The score has multiple numbers used together and they are broken down into the multiple grades.
- Quote Grade: The price trend matters but sometimes, even if it’s high, it can still be an opportunity. Stocks are not zero sum games, they are expected to go up and up and up if the company makes money.
- P/E Grade: Sector and industry have certain ranges and the P/E grade scores along those lines.
- Revenue Growth Grade: Is the revenue growing or dropping?
- Dividend Yield Grade: How good is the yield relative to the sector/industry.
- Dividend Growth Grade: How good is the dividend growth relative to the sector/industry.
- Dividend Payout Grade: How good is the payout ratio relative to the sector/industry.
The opportunity score is NOT a sell indicator. Do not assume the score can help you sell a stock. Selling a stock is a very different process from buying a stock. To decide on selling a stock, you need to assess it against your initial purchase criteria.
The opportunity score is NOT a valuation method. In fact, there are many valuation method and approaches. The price is actually a crowd derived valuation as investors buy and sell, it sets the value of the company. The Graham’s Number is another method and there are many more. The score will not identify an undervalued or overvalued stock.
Every investors is different and value different metrics and methods. The metrics listed are there to help many different dividend investors and the opportunity score, as a metric, focuses on the dividend quality (yield, growth and payout) as well as the price ratios.
My Approach
I can’t just make the formula work based on my criteria, otherwise only the stocks I like would be ranked well. If the stock I hold matters to you, see my dividend portfolio.

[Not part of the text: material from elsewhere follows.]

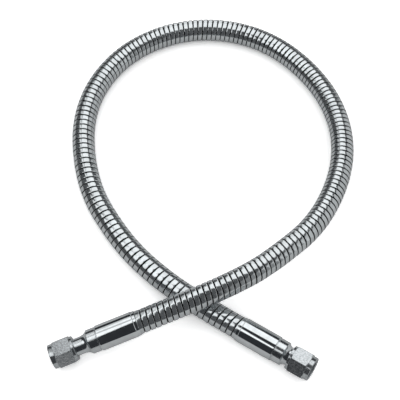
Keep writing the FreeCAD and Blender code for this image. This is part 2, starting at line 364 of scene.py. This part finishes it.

Instead, I rely heavily on the Chowder Score as I have found it to work well for selecting dividend growth stocks. I also look at dividend growth streaks and start with a 10 year streak and then I look at the opportunity score to see which one is more attractive to buy today since the score uses dividend quality and price ratios.
I also review the relative yield strength as it’s a good indicator of the value as “voted” by investors in the stock market.